В теоретической колонке «New in Chess» я написал о королевском гамбите и о партиях белорусского гроссмейстера Федорова, едва ли не единственного в конце девяностых годов осмеливавшегося применять этот дебют на высоком уровне. Бронштейн обиделся: я не упомянул его имени, хотя речь шла только о последних веяниях в этом, почти совершенно вышедшем из практики дебюте.
Вспыхнул однажды: «Вы пришли к такому выводу? Если вы откроете “Шахматную Москву” за 1959 год, увидите, что я писал по этому поводу еще сорок лет тому назад…» – вынуждая меня смиренно опускать голову.
В причудливых изгибах его мысли можно было найти элементы скепсиса, иронии, но никогда – по отношению к самому себе. Бронштейн обличал, шутил, сравнивал, эпатировал, философствовал, скептически улыбался, сокрушался, жаловался, но я не могу припомнить в его речах хоть какой-то намек на самоиронию.
У Ботвинника тоже непросто найти самоиронию, для него была характерна скорее трезвая оценка. «Прошу критически отнестись к моим высказываниям, ведь известно, что пожилые люди обычно считают, будто раньше всё было лучше…» – написал однажды Ботвинник.
Пожилые люди? Это стало больным местом Бронштейна задолго до того, как он сам стал пожилым. Молодые, их отношение к шахматам, их гонорары, их самомнение и прагматизм стали для него больным местом. Что они в самом деле думают себе, эти молодые?
Немало людей испытывают стыд, вспоминая молодые годы. Другие – грусть. Грусть по тому времени, когда бурлила кровь, когда мог свернуть горы, когда даже не задумывался о будущем: безграничное, оно просто не существовало. Грусть по ушедшим дням нередко оборачивается ворчанием и осуждением молодых: если собственную молодость не вернуть, появляется неприязнь и зависть к чужой. К высокомерию, бесшабашности, безоглядству, кажущихся с высоты прожитых лет глупостью.

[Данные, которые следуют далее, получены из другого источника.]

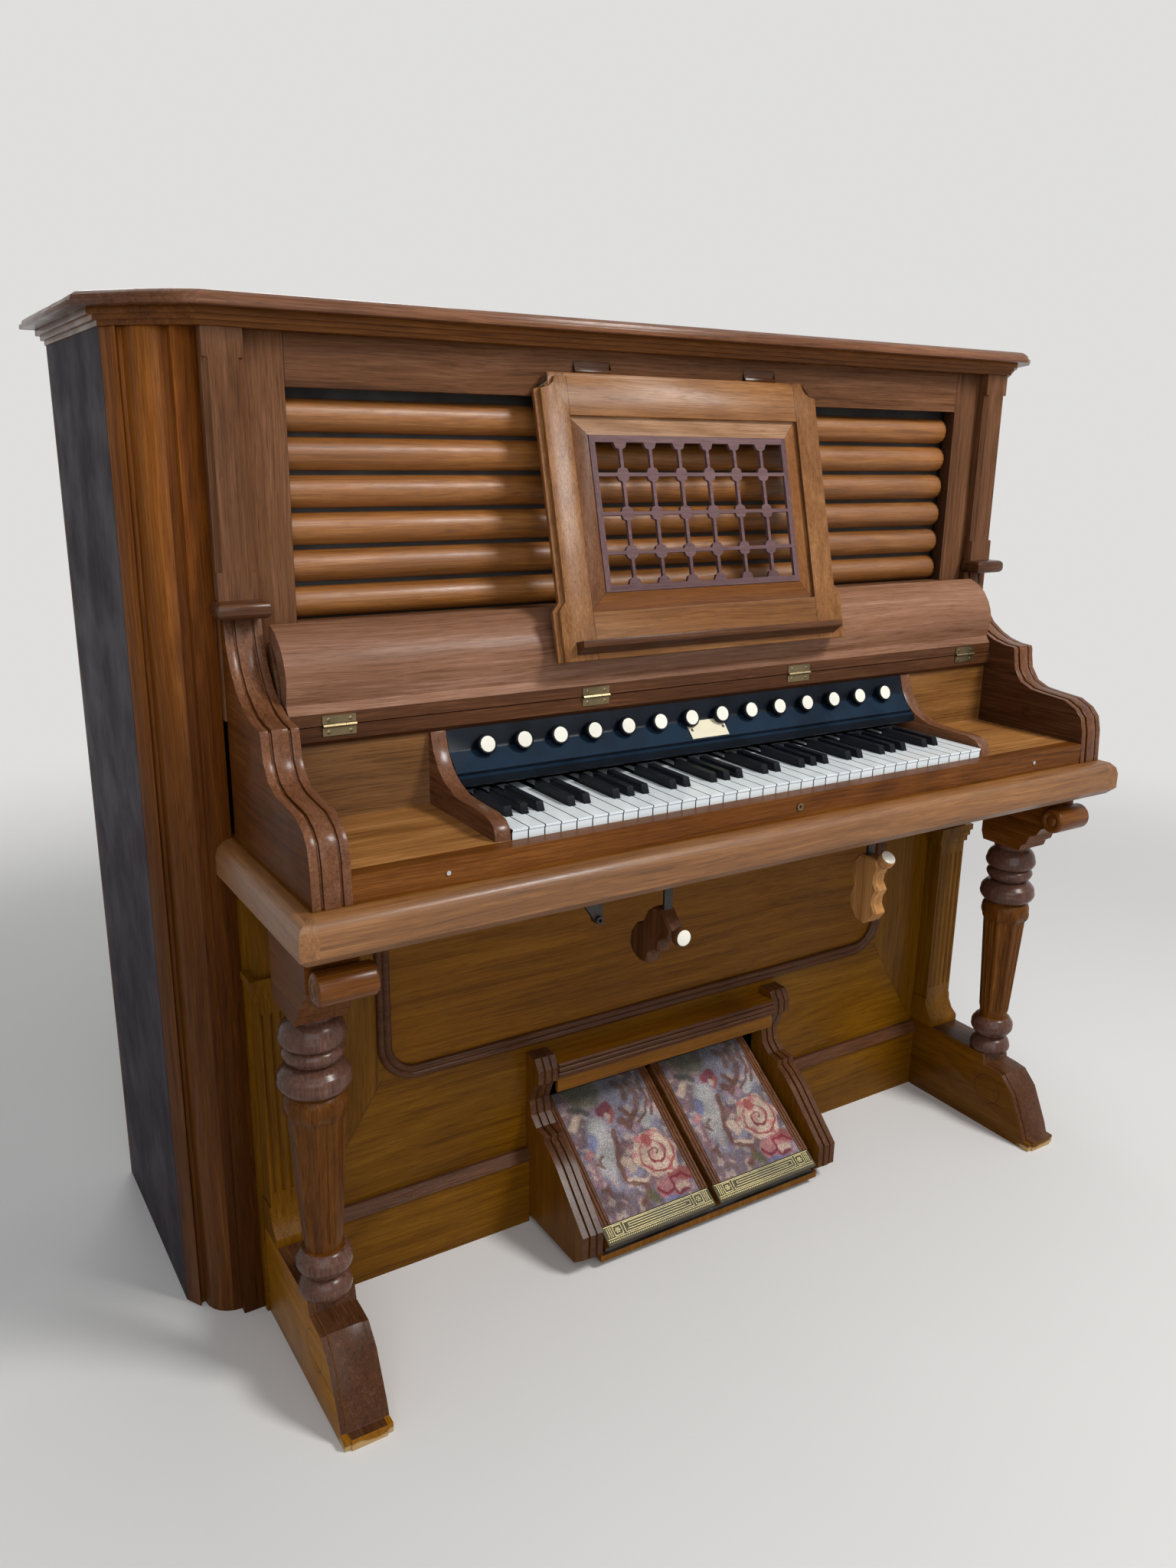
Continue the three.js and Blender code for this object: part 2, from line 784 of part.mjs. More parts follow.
const eyeIron = () => {
  const low = bedUnder - ironHigh;
  const shape = outline([
    [ironX - ironWide, bedUnder + touch], [ironX, bedUnder + touch], [ironX, low],
    [ironX - eyeRadius * 2, low],
  ]);
  const across = (radius, long) => new THREE.CylinderGeometry(radius, radius, long, trimSides)
    .translate(ironX - eyeRadius, ironY, low);
  return cut(
    join(alongY(shape, ironY - ironThick / 2, ironY + ironThick / 2), across(eyeRadius, ironThick * 2)),
    across(eyeHole, ironThick * 2 + overrun),
  );
};

const bedBoard = box(-postInner, postInner, bedFront, bedBack, bedUnder, bedTop);
add('key_bed', join(
  bedBoard, leverIron(leverLeftX), leverIron(leverRightX), eyeIron(),
), 'walnut');

const nosing = () => {
  const edge = (place, out, sign) => {
    const points = [[place, bedUnder], [place + sign * (out - noseChamfer), bedUnder]];
    points.push([place + sign * out, bedUnder + noseChamfer]);
    for (let k = 0; k <= mouldSegments; k += 1) {
      const angle = Math.PI / 2 * k / mouldSegments;
      points.push([
        place + sign * (out - noseRadius + Math.cos(angle) * noseRadius),
        bedTop - noseRadius + Math.sin(angle) * noseRadius,
      ]);
    }
    points.push([place, bedTop]);
    return points;
  };
  const back = postFront - touch;
  const frontHalf = edge(0, noseOut - bedFront, -1);
  const frontProfile = frontHalf.slice(1, -1);
  const long = alongX(
    [[back, bedUnder], ...frontProfile, [back, bedTop]].reverse(),
    -postInner - noseOut, postInner + noseOut,
  );
  const sideProfile = edge(0, postInner + noseOut, 1).slice(1, -1);
  const across = outline([
    ...sideProfile, ...sideProfile.map(([x, z]) => [-x, z]).reverse(),
  ]);
  const whole = common(long, alongY(across, bedFront - noseOut, back));
  return cut(whole, box(
    -postInner - touch, postInner + touch, bedFront - touch, back + overrun,
    bedUnder - overrun, bedTop + overrun,
  ));
};
add('bed_nosing', nosing(), 'walnut');

// Key slip with its screws and keyhole plate
const slipTrim = (x, radius, out) => new THREE.CylinderGeometry(radius, radius, out * 2, trimSides)
  .translate(x, slipFront, (bedTop + slipTop) / 2);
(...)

Уход с авансцены – тяжелый экзамен, и далеко не все выдерживают его: ведь стареть много труднее, чем читать красивые метафоры о старости знаменитых философов.
Шахматы на высоком уровне – жестокое занятие и в отличие от других, «нормальных» профессий, успех шахматиста – всего лишь отсроченный провал. Старость в спорте приходит много раньше чем биологическая и воспринимается значительно болезненнее, поэтому трагедия старения должна быть преодолена по возможности с меньшими потерями.
Бронштейн тоже столкнулся с проблемой, которую рано или поздно должны решать все профессиональные шахматисты: что делать, когда результаты медленно, но верно снижаются и конца падению нет?
Он добился выдающихся успехов, когда ему едва перевалило за двадцать. В таком возрасте редко задумываешься о будущем, и реакция человека на молодых, идущих на смену, непредсказуема.
От него не раз можно было услышать: «Да мы с Болеславским так играли еще до войны в легких партиях в киевском Доме пионеров…» Или: «Не пойму, почему я должен что-то доказывать молодым шахматистам, я могу их учить!»
Он не хотел мириться с тем, что слава тоже ветшает, а вчерашний успех принадлежит вчерашнему дню. «Меня оттерли на обочину шахматной жизни», – повторял Бронштейн, не желая признать очевидного: на обочину жизни к старости оттирается каждый.